05 — Backend & API Design Interview Guide
Priority: HIGH — This is your daily work. You need to articulate best practices fluently.
Table of Contents
- REST API Design
- API Authentication & Security
- API Performance & Reliability
- Backend Architecture Patterns
- Microservices vs Monolith
- Background Jobs & Queues
- Observability
- Common Interview Questions
- Resources
REST API Design
HTTP Methods & Semantics
GET /users → List users (safe, idempotent, cacheable)
GET /users/123 → Get user 123 (safe, idempotent, cacheable)
POST /users → Create user (not idempotent)
PUT /users/123 → Replace user 123 (idempotent — full replacement)
PATCH /users/123 → Update user 123 (partial update)
DELETE /users/123 → Delete user 123 (idempotent)
Safe: doesn't modify state (GET, HEAD, OPTIONS)
Idempotent: same request N times = same result (GET, PUT, DELETE)
Non-idempotent: POST (each call may create a new resource)
URL Design Best Practices
✓ Use nouns, not verbs: /users (not /getUsers)
✓ Use plural: /users (not /user)
✓ Use kebab-case: /user-profiles (not /userProfiles)
✓ Nest for relationships: /users/123/orders
✓ Use query params for filtering: /users?role=admin&active=true
✓ Consistent naming: don't mix /get-users and /users/list
✗ Don't expose internal IDs if possible (use UUIDs or slugs)
✗ Don't nest too deep: /a/1/b/2/c/3/d/4 is too much (max 2-3 levels)
✗ Don't use query params for resource identification: /users?id=123
Status Codes
2xx Success:
200 OK — successful GET, PUT, PATCH, DELETE
201 Created — successful POST (return Location header)
202 Accepted — request accepted, processed async
204 No Content — successful DELETE (no response body)
3xx Redirection:
301 Moved Permanently — SEO-friendly redirect (cached by browser)
302 Found — temporary redirect
304 Not Modified — conditional GET, use cached version
4xx Client Errors:
400 Bad Request — malformed request, validation failure
401 Unauthorized — not authenticated (missing/invalid token)
403 Forbidden — authenticated but not authorized
404 Not Found — resource doesn't exist
405 Method Not Allowed — wrong HTTP method
409 Conflict — duplicate resource, version conflict
422 Unprocessable — valid syntax but semantic errors
429 Too Many Requests — rate limited
5xx Server Errors:
500 Internal Server Error — unexpected server error
502 Bad Gateway — upstream service failed
503 Service Unavailable — temporarily overloaded
504 Gateway Timeout — upstream service timeout
Pagination
Option 1: Offset-based (simple, most common)
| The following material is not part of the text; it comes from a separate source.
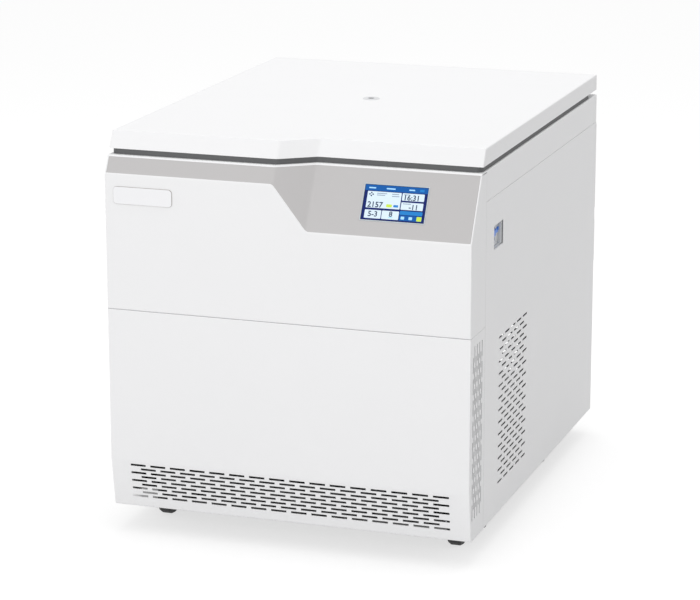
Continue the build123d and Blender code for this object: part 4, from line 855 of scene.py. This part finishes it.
@dataclass
class ScrewSet:
    """Button head screws with hexagon sockets, set on a flat part of the cabinet.

    Attributes:
        piece: The piece's name.
        places: Where each head seats.
        facing: The way the heads look.
        head_radius: Radius of a head.
        head_height: Height of a head.
        profile: Radius and height of each ring of a head, as shares of its own.
        socket_sides: Sides of the socket.
        socket_radius: Radius of the socket's corners, as a share of the head's.
        socket_floor: Height of the socket's floor, as a share of the head's.
        sides: Segments round a head, a multiple of the socket's sides.
        sharp_turn: Turn in degrees from which an edge is shaded sharp.
        seed: Seed of the turn of each socket.
    """

    piece: str
    places: Sequence[Triple]
    facing: Triple
    head_radius: float = 3.6 * MM
    head_height: float = 2.0 * MM
    profile: tuple[tuple[float, float], ...] = ((1.0, 0.0), (1.0, 0.35), (0.82, 0.78), (0.58, 1.0))
    socket_sides: int = 6
    socket_radius: float = 0.42
    socket_floor: float = 0.45
    sides: int = 18
    sharp_turn: float = 40.0
    seed: int = 4

    def build(self) -> Object:
        """Set one head on every place with Geometry Nodes and keep the result as a plain mesh.

        Returns:
            The screws, riding on the cabinet.
        """
        head = add_piece(f"{self.piece}_head", self._head_mesh())
        points = bpy.data.meshes.new(self.piece)
        points.from_pydata(self.places, [], [])
        carrier = add_piece(self.piece, points)
        run_nodes(carrier, self._tree(material_of(STAINLESS)),
                  {"Head": head, "Radius": self.head_radius, "Facing": self.facing})
        bpy.data.objects.remove(head)
        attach(carrier, "cabinet")
        return carrier

    def _head_mesh(self) -> Mesh:
        """Turn the profile of a button head of unit radius, with a hexagon socket.

        Returns:
            The head's mesh, seated on the origin and looking up.
        """
        tall = self.head_height / self.head_radius
        work = bmesh.new()
        loops = [self._ring(work, radius, level * tall, self.sides)
                 for radius, level in self.profile]
        work.faces.new(loops[0][::-1])
        for lower, upper in zip(loops, loops[1:]):
            join_loops(work, upper, lower)
        mouth, floor = (
            self._ring(work, self.socket_radius, level * tall, self.socket_sides)
            for level in (1.0, self.socket_floor))
        step = self.sides // self.socket_sides
        for side in range(-1, self.socket_sides - 1):
            arc = [loops[-1][(side * step + k) % self.sides] for k in range(step + 1)]
            work.faces.new((*arc, mouth[side + 1], mouth[side]))
        join_loops(work, mouth, floor)
        work.faces.new(floor)
        mesh = keep_mesh(work, "screw_head")
        for polygon in mesh.polygons:
            polygon.use_smooth = True
        mesh.set_sharp_from_angle(angle=math.radians(self.sharp_turn))
        return mesh

    @staticmethod
    def _ring(work: BMesh, radius: float, level: float, count: int) -> list[BMVert]:
        """Return a new level ring of vertices."""
        angles = [math.tau * k / count for k in range(count)]
        return [work.verts.new((radius * math.cos(a), radius * math.sin(a), level)) for a in angles]

    def _tree(self, material: Material) -> NodeTree:
        """Build the tree that sets a head on every point.

        Args:
            material: The screws' material.

        Returns:
            The node tree.
        """
        tree, entry, leave = new_group(
            "screws_on_points", "GeometryNodeTree",
            {"Geometry": "Geometry", "Head": "Object", "Radius": "Float", "Facing": "Vector"},
            {"Geometry": "Geometry"})
        head = add_node(tree, "GeometryNodeObjectInfo", {"Object": entry["Head"]})
        align = add_node(tree, "FunctionNodeAlignRotationToVector", {"Vector": entry["Facing"]},
                         axis="Z")
        place = add_node(tree, "GeometryNodeInstanceOnPoints",
                         {"Points": entry["Geometry"], "Instance": head.outputs["Geometry"],
                          "Rotation": align.outputs["Rotation"], "Scale": entry["Radius"]})
        chance = add_node(tree, "FunctionNodeRandomValue", {"Seed": self.seed}, data_type="FLOAT")
        low, high = (s for s in chance.inputs if s.type == "VALUE" and s.name in ("Min", "Max"))
        low.default_value, high.default_value = 0.0, math.tau / self.socket_sides
        value = next(s for s in chance.outputs if s.type == "VALUE")
        spin = add_node(tree, "ShaderNodeCombineXYZ", {"Z": value})
        turn = add_node(tree, "GeometryNodeRotateInstances",
                        {"Instances": place.outputs["Instances"], "Rotation": spin.outputs[0]})
        send_out(tree, turn.outputs["Instances"], material, leave)
        return tree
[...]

GET /users?page=2&per_page=20
Response: { data: [...], total: 500, page: 2, per_page: 20, total_pages: 25 }
Pros: Simple, supports jumping to any page
Cons: Slow for large offsets (OFFSET 10000 still scans), inconsistent if data changes
Option 2: Cursor-based (better for large datasets)
GET /users?cursor=eyJpZCI6MTIzfQ&limit=20
Response: { data: [...], next_cursor: "eyJpZCI6MTQzfQ", has_more: true }
Pros: Consistent, fast (uses WHERE id > cursor)
Cons: Can't jump to arbitrary page, harder to implement
Option 3: Keyset pagination (similar to cursor, explicit)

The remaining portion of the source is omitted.